Business and Accounting Technology

What Are Online Payments and How Do They Work?

Understand the mechanics and security of online payments. Explore how digital transactions are processed and protected for your peace of mind.

Online payments are electronic exchanges of value for goods or services conducted over the internet. This method allows consumers to make purchases without using physical cash or checks. They have become an integral part of modern commerce, offering convenience and accessibility for various transactions.

Understanding Online Payment Processing

An online payment involves several interconnected steps and parties. When a customer initiates a purchase, they submit payment details, such as credit or debit card information, through the merchant’s website. This information is then securely transmitted to a payment gateway, a digital portal connecting the merchant to the payment network. The payment gateway encrypts the sensitive data before sending it to the payment processor.

The payment processor forwards the encrypted transaction details to the appropriate card association, such as Visa or Mastercard. The card association then routes the authorization request to the customer’s issuing bank. The issuing bank verifies the card’s validity and checks for sufficient funds or available credit. An approval or decline response is sent back through the card association, payment processor, and payment gateway to the merchant and customer.

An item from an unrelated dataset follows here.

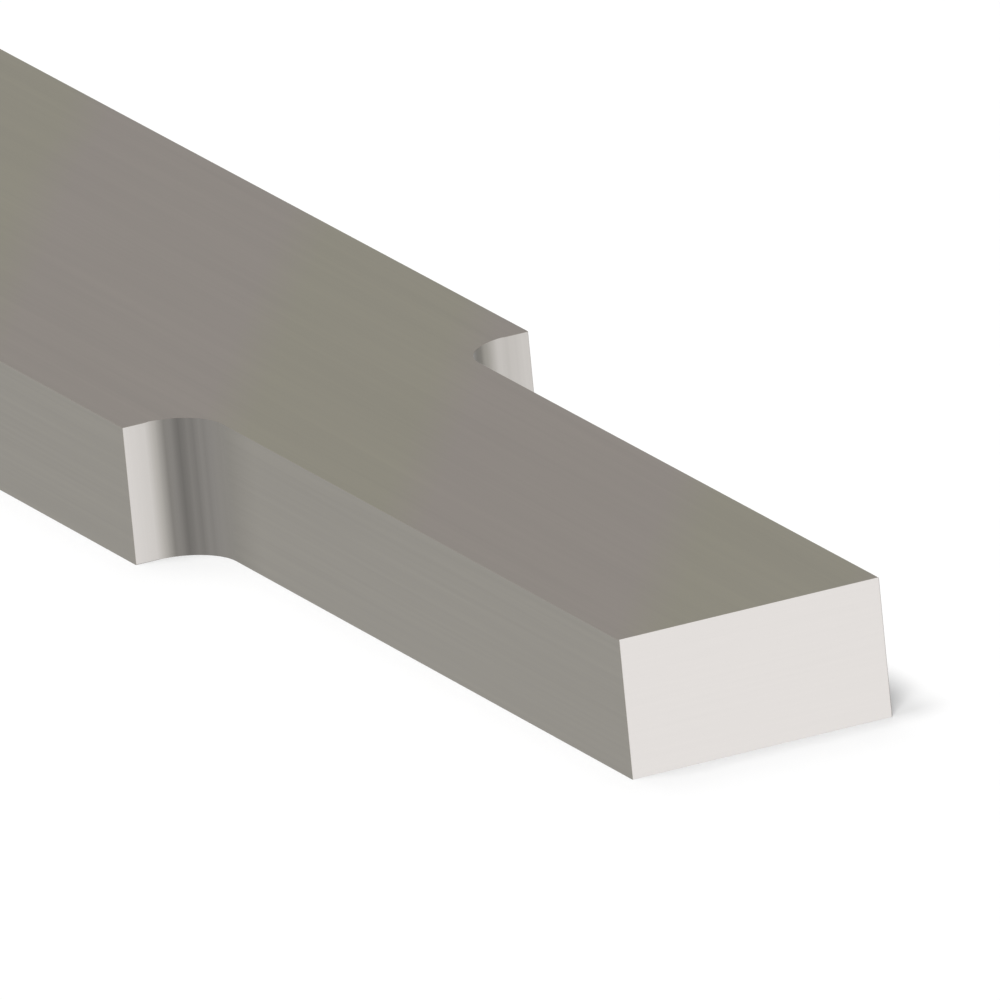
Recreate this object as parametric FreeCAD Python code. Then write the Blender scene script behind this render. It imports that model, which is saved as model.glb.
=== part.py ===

If the transaction is approved, the clearing and settlement process begins, often taking one to three business days. The card association debits the customer’s issuing bank and credits the merchant’s acquiring bank. The acquiring bank then deposits the funds into the merchant’s account. Technologies like tokenization, which replaces sensitive data with unique identifiers, and 3D Secure, an authentication protocol, enhance security by protecting customer data and verifying identities during transactions.

Common Online Payment Methods

Consumers use a variety of online payment methods. Credit and debit cards remain widely used for online transactions. With credit cards, consumers borrow funds from their issuing bank and pay later. Debit cards directly deduct funds from the customer’s bank account.

Digital wallets are software applications that securely store payment information, such as credit and debit card details or bank account numbers. Wallets like Apple Pay or Google Pay allow users to make online purchases without repeatedly entering their card details. They use authentication methods like facial recognition or PINs and may generate one-time tokens for transactions.

Bank transfers, including Automated Clearing House (ACH) transfers and wire transfers, move money directly between bank accounts. ACH transfers are electronic transfers, often lower cost, and can take one to two business days for settlement. Wire transfers are electronic transfers processed within hours for domestic transfers.

Securing Online Transactions

Securing online transactions involves various measures and industry standards. Data encryption converts readable data into an unreadable format. Technologies like Secure Sockets Layer (SSL) and Transport Layer Security (TLS) encrypt data exchanged between a user’s browser and a website.

Industry standards, such as the Payment Card Industry Data Security Standard (PCI DSS), require businesses to protect cardholder data. Fraud detection systems use technology to analyze transaction patterns and identify suspicious activities. These systems can block high-risk payments.

Multi-factor authentication (MFA) requires users to provide two or more verification factors. This might include a password, a one-time code from a phone, or a fingerprint. These measures protect consumers and businesses from fraud and data breaches.